*The problem*
Only the lines from the one containing "outer_side_bar();" through the one containing "points = [vertex.co" are to be copied, exactly and with both ends kept.

*Provided data*

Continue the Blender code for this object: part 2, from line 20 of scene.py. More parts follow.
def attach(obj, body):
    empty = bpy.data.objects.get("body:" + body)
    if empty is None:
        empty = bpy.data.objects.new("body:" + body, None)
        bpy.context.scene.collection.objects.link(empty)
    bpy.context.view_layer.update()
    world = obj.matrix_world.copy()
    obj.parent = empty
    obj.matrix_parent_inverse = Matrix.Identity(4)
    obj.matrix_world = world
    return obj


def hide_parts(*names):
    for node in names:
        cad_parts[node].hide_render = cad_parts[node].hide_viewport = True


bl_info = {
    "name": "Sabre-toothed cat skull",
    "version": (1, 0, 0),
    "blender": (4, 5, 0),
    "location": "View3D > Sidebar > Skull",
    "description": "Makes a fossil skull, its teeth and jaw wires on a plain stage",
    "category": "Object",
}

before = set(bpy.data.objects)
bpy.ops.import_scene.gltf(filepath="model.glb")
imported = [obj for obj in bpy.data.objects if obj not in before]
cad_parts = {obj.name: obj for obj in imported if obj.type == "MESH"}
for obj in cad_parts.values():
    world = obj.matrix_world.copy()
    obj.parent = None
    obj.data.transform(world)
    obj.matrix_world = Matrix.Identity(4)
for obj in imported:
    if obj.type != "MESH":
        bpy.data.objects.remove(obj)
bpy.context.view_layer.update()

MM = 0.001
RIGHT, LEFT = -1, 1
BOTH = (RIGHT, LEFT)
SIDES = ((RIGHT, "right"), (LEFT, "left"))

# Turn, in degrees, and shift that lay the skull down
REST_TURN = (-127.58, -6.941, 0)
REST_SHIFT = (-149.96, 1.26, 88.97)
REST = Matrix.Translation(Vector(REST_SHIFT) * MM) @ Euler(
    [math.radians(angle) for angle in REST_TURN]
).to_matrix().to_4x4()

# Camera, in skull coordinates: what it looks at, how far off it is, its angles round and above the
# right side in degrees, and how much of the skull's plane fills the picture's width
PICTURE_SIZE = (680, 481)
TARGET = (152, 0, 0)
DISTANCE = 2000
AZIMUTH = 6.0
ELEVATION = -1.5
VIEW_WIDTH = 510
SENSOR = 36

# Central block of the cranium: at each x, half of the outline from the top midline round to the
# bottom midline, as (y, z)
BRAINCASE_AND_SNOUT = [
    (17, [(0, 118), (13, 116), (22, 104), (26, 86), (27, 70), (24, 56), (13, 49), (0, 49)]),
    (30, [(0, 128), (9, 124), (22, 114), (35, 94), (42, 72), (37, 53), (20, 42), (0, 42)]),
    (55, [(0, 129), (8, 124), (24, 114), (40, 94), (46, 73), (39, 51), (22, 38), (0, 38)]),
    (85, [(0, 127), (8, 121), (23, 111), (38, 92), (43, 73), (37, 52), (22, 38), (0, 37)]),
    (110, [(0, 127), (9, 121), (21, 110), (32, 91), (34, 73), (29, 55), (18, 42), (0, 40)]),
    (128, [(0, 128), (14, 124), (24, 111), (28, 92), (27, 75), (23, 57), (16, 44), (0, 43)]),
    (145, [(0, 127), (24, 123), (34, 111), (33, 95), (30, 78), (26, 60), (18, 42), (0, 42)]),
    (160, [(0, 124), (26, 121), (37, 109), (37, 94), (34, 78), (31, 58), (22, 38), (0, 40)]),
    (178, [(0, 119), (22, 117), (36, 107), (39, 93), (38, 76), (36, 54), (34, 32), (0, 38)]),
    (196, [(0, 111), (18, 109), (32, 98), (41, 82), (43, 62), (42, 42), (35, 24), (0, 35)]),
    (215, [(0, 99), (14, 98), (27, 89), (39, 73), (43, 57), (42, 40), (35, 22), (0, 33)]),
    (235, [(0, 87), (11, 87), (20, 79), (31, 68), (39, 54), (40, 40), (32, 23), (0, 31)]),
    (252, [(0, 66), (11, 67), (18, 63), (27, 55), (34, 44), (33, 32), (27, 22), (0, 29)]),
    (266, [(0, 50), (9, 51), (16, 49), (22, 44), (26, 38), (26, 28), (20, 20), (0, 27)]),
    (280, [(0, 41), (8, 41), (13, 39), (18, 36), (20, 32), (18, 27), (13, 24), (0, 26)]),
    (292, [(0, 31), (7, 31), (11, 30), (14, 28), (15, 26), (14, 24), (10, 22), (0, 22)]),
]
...
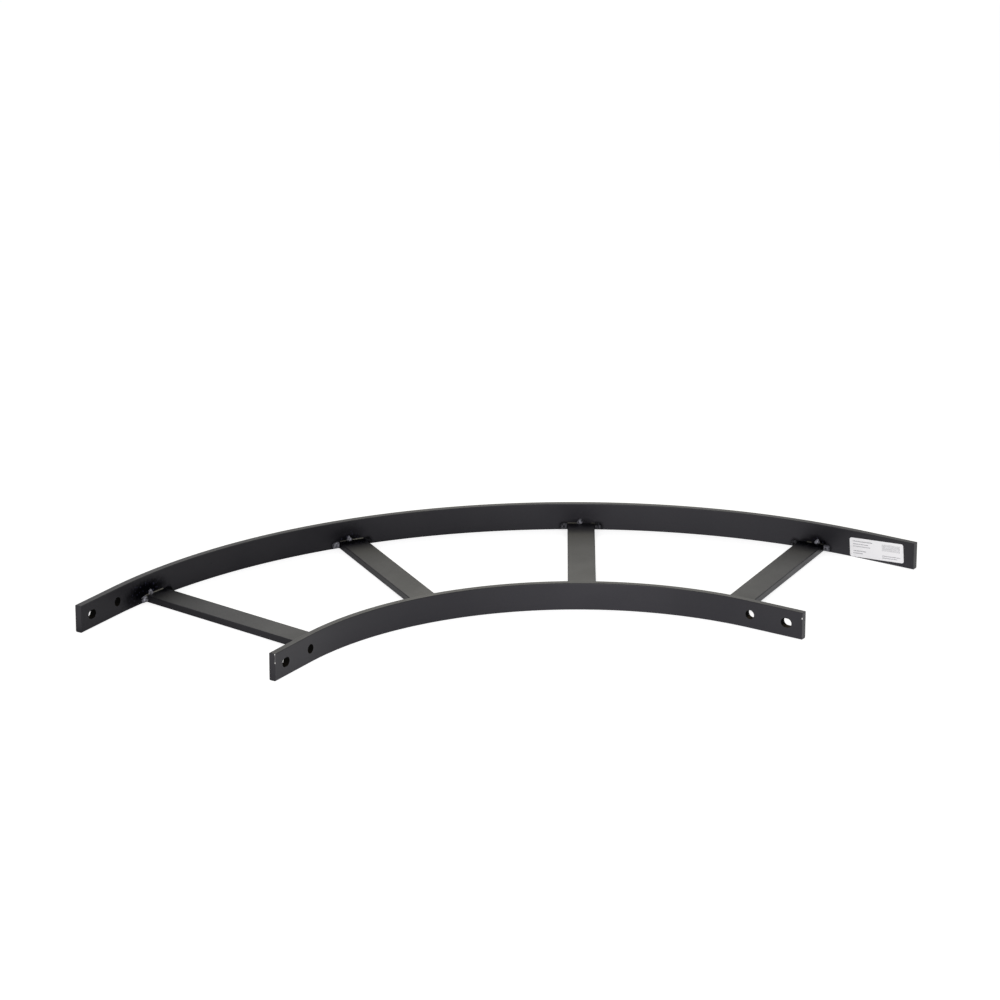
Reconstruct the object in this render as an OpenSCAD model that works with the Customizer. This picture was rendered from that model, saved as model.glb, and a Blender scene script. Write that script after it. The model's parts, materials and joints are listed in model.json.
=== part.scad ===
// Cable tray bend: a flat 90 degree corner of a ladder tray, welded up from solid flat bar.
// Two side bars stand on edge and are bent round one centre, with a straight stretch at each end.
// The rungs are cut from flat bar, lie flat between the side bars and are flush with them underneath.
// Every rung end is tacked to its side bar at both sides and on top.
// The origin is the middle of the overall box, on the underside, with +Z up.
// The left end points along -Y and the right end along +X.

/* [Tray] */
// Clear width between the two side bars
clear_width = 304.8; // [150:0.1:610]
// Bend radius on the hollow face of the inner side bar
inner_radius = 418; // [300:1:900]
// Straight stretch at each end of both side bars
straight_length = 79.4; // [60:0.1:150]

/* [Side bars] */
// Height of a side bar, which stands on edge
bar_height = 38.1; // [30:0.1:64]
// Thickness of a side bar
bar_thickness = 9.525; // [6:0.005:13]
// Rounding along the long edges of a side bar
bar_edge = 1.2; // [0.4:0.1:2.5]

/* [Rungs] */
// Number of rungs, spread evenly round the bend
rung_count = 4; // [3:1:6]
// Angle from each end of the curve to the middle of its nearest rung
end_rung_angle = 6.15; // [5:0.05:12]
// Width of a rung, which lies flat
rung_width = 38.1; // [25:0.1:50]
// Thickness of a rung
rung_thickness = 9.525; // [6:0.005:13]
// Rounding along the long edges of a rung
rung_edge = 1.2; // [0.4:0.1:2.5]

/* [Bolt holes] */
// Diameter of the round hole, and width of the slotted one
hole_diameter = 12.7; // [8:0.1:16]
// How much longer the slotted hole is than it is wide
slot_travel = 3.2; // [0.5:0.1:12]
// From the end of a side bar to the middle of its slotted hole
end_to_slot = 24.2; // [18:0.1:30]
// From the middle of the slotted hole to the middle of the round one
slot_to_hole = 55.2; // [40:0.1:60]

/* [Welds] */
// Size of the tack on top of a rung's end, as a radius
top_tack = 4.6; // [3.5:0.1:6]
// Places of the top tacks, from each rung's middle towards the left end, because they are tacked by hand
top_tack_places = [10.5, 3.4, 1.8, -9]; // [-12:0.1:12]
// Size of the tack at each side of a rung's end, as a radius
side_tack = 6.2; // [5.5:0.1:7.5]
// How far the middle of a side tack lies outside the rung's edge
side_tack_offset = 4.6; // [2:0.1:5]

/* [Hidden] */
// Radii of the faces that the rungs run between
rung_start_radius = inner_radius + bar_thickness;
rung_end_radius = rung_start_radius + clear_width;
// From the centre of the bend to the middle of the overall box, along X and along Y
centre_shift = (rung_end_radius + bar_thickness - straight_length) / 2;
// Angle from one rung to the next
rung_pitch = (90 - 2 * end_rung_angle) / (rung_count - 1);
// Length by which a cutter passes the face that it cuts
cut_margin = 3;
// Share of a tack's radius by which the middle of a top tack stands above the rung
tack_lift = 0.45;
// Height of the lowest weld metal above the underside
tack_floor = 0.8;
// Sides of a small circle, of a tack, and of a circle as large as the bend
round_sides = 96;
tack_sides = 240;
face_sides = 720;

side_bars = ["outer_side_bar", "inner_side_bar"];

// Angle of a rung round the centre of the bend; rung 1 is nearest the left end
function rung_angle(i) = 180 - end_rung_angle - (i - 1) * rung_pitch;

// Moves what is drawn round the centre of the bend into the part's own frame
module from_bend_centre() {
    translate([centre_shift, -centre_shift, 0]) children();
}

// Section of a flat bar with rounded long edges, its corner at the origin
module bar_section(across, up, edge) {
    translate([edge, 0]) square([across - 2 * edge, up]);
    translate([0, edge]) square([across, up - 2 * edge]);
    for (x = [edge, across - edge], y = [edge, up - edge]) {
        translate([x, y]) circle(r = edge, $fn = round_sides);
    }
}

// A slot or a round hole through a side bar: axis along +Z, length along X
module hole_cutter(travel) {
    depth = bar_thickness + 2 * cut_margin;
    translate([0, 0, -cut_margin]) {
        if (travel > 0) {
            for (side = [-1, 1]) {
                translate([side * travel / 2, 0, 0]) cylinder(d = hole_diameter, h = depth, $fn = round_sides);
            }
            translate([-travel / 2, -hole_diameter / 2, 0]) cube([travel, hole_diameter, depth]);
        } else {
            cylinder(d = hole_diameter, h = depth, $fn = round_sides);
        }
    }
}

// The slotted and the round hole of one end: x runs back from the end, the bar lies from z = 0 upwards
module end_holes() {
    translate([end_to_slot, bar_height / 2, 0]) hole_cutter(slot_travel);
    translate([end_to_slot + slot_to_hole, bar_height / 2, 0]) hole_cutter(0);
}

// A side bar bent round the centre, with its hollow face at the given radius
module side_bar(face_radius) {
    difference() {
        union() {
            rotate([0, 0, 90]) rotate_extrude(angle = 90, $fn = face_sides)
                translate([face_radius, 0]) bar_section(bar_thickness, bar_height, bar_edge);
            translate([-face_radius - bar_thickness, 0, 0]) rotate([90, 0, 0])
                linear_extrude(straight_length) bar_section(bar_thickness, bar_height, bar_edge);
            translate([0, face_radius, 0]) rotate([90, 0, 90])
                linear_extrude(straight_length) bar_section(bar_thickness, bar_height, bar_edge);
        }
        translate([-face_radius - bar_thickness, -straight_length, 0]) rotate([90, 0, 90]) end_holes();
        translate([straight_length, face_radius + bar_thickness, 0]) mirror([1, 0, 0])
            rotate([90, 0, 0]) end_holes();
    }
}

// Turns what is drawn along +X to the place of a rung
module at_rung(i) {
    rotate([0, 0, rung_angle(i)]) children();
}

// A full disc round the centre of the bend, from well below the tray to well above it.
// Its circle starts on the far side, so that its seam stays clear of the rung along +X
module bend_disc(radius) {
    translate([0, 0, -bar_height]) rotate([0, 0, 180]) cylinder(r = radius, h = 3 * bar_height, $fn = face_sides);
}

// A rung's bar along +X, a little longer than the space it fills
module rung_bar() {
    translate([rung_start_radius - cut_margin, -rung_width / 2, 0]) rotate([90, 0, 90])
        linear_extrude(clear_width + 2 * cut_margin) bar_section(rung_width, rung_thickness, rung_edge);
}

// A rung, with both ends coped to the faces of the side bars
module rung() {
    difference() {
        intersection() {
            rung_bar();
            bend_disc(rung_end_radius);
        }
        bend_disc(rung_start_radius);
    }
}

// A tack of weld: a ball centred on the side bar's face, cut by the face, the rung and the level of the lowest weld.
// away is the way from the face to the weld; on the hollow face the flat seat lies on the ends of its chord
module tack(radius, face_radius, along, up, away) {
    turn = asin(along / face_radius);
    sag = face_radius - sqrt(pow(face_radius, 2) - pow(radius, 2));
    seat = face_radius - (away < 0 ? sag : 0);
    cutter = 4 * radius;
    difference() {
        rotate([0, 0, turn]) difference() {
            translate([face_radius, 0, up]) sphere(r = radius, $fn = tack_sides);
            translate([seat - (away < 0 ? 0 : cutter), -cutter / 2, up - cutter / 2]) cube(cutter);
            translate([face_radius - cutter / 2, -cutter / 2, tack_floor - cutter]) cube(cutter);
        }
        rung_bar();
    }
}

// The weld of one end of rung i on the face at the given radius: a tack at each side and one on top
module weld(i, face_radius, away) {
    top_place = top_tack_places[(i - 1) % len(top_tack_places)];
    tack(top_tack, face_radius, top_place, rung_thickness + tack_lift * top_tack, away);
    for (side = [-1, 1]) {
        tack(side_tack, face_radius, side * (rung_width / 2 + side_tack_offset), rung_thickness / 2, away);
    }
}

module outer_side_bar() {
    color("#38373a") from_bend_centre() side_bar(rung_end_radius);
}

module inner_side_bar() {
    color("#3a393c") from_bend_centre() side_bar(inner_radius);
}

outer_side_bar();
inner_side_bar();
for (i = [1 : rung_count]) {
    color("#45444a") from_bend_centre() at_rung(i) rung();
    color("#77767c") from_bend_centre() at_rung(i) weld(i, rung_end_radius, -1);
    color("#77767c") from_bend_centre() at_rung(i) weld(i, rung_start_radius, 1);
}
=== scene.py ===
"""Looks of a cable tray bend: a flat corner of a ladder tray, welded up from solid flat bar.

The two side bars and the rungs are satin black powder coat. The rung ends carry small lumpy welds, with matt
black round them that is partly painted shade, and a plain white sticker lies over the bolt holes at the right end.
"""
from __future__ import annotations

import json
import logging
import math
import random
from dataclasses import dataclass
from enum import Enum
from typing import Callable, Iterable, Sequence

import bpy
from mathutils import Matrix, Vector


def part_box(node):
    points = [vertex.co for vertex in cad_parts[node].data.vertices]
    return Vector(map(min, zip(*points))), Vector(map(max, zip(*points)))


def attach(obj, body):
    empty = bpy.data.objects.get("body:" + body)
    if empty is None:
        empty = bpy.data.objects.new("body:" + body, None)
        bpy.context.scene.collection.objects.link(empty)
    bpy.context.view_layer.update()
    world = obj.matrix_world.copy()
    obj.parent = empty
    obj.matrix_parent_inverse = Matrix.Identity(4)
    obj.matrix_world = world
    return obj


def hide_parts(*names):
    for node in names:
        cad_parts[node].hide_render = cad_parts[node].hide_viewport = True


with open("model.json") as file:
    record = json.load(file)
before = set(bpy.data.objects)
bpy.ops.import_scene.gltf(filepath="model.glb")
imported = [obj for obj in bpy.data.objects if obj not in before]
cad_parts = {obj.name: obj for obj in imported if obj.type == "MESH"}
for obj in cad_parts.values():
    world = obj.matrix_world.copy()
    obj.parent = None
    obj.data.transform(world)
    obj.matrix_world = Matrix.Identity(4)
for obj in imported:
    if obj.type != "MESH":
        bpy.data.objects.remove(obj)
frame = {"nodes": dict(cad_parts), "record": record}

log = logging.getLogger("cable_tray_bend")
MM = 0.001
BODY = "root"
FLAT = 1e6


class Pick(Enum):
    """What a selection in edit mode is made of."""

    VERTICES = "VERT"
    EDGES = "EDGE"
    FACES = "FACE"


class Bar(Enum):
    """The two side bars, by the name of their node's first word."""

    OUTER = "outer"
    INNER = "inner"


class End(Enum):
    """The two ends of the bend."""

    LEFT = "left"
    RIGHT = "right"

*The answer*
outer_side_bar();
inner_side_bar();
for (i = [1 : rung_count]) {
    color("#45444a") from_bend_centre() at_rung(i) rung();
    color("#77767c") from_bend_centre() at_rung(i) weld(i, rung_end_radius, -1);
    color("#77767c") from_bend_centre() at_rung(i) weld(i, rung_start_radius, 1);
}
=== scene.py ===
"""Looks of a cable tray bend: a flat corner of a ladder tray, welded up from solid flat bar.

The two side bars and the rungs are satin black powder coat. The rung ends carry small lumpy welds, with matt
black round them that is partly painted shade, and a plain white sticker lies over the bolt holes at the right end.
"""
from __future__ import annotations

import json
import logging
import math
import random
from dataclasses import dataclass
from enum import Enum
from typing import Callable, Iterable, Sequence

import bpy
from mathutils import Matrix, Vector


def part_box(node):
    points = [vertex.co for vertex in cad_parts[node].data.vertices]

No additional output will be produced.